WCP6406

Letter (WCP6406.7405)

[1]1

ROYAL GEOGRAPHICAL SOCIETY,

KENSINGTON GORE,

LONDON

S.W.7

6th. Feb[ruar]y. 1934.

Dear Sir,

I am sorry to say I have not been able to find among the many places and geographical features named Wallace that any one[?] of them is called after your celebrated father, except of course the well-known Wallace’s Line2 which you have mentioned. In fact in only very few cases is the origin of the name given.

I looked up the strait between Yamdena and Larat3 in the Admiralty Pilot and there it is called Wallace Channel and is described as a narrow channel only 6 feet deep at low water. Nothing is said about how it came to be named Wallace[.]

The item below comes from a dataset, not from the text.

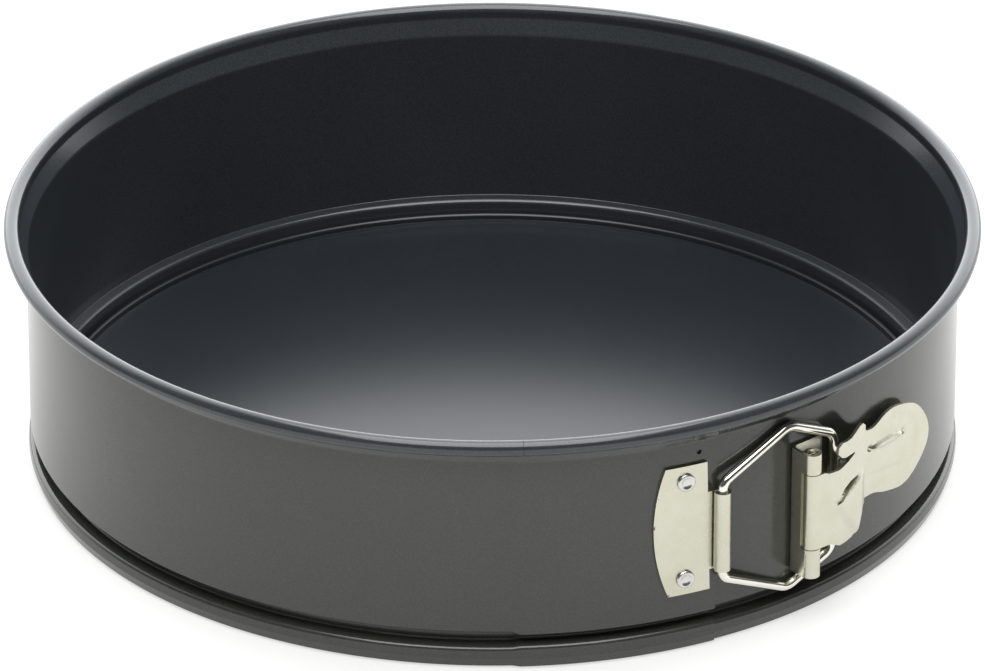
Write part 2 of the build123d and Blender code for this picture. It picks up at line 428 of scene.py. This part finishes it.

Yours faithfully | F. Allen4 [signature]

Map Curator R[oyal]. G[eographical]. S[ociety].5

W. G. Wallace6 E[s]q[uire].

The page is numbered [WP16/1/68] in pencil in the top RH corner
The Wallace Line or Wallace's Line is a faunal boundary line drawn in 1859 by ARW after his travels in the East Indies. West of the line are found organisms related to Asiatic species; to the east, a mixture of species of Asian and Australian origin is present. The line runs through Indonesia between Borneo and Sulawesi (Celebes) and through the Lombok Strait between Bali and Lombok.
Larat is the northernmost of the Tanimbar Islands, in the Maluku Province of Indonesia. The town of Larat lies opposite the town of Lelingluang on the much larger Yamdena Island, across a narrow strait.
Allen, Fawcett (dates unknown) Map Curator, the Royal Geographical Society, London.
London-based learned society and professional body for geography and geographers, founded in 1830 under the name Geographical Society of London. It was granted its Royal Charter under Queen Victoria in 1859.
Wallace, William Greenell (1871-1951) Electrical engineer, second son and third child of ARW.